→ Supplied data
§ §

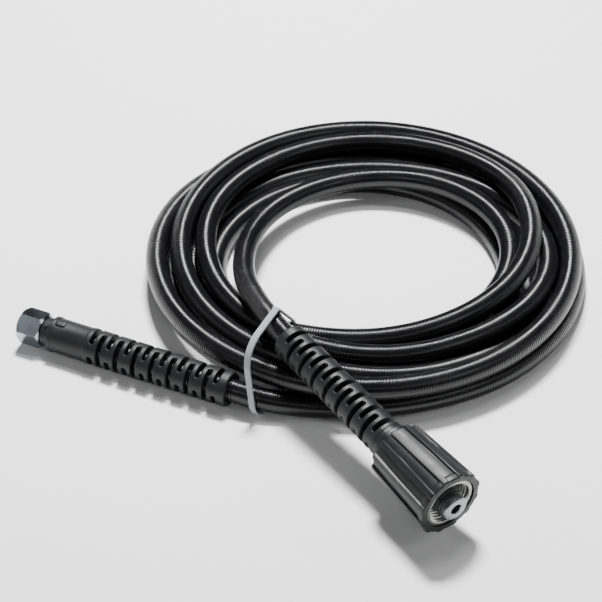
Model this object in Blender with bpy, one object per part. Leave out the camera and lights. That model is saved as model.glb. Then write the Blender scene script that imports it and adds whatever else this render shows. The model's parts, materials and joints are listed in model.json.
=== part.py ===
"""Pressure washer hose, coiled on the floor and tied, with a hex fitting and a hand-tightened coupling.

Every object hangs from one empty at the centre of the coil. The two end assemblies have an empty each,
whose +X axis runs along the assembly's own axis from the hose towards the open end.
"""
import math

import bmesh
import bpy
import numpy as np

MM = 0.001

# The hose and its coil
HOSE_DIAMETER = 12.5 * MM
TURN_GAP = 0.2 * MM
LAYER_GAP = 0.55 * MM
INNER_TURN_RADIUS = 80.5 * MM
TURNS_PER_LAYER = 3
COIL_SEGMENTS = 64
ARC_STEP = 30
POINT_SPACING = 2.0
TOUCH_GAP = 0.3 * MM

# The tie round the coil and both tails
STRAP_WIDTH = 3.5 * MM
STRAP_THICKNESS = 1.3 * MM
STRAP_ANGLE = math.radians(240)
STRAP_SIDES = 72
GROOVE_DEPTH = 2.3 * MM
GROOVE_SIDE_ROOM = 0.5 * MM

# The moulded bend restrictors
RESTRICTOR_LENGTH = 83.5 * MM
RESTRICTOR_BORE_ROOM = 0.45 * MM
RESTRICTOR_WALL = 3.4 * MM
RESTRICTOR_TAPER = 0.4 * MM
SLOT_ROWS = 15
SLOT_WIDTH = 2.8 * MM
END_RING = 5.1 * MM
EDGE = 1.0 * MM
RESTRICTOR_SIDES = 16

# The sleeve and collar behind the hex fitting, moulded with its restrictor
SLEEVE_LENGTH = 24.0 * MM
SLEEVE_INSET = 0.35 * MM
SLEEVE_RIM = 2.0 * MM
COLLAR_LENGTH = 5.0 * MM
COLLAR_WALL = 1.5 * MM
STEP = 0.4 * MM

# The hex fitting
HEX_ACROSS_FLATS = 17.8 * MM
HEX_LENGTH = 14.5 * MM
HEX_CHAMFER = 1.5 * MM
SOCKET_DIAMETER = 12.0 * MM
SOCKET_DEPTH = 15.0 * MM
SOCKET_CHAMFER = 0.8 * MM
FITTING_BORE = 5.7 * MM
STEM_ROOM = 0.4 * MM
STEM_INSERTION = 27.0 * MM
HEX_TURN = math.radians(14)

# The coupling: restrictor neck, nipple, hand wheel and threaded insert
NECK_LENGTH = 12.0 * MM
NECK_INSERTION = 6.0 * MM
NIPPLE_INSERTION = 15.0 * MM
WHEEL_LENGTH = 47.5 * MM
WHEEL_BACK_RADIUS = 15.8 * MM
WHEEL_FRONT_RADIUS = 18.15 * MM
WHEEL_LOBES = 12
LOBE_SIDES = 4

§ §

→ Aim of the task
Which lines in the listing above hold the word "object"? Show each of them.

→ Final answer
Model this object in Blender with bpy, one object per part. Leave out the camera and lights. That model is saved as model.glb. Then write the Blender scene script that imports it and adds whatever else this render shows. The model's parts, materials and joints are listed in model.json.
Every object hangs from one empty at the centre of the coil. The two end assemblies have an empty each,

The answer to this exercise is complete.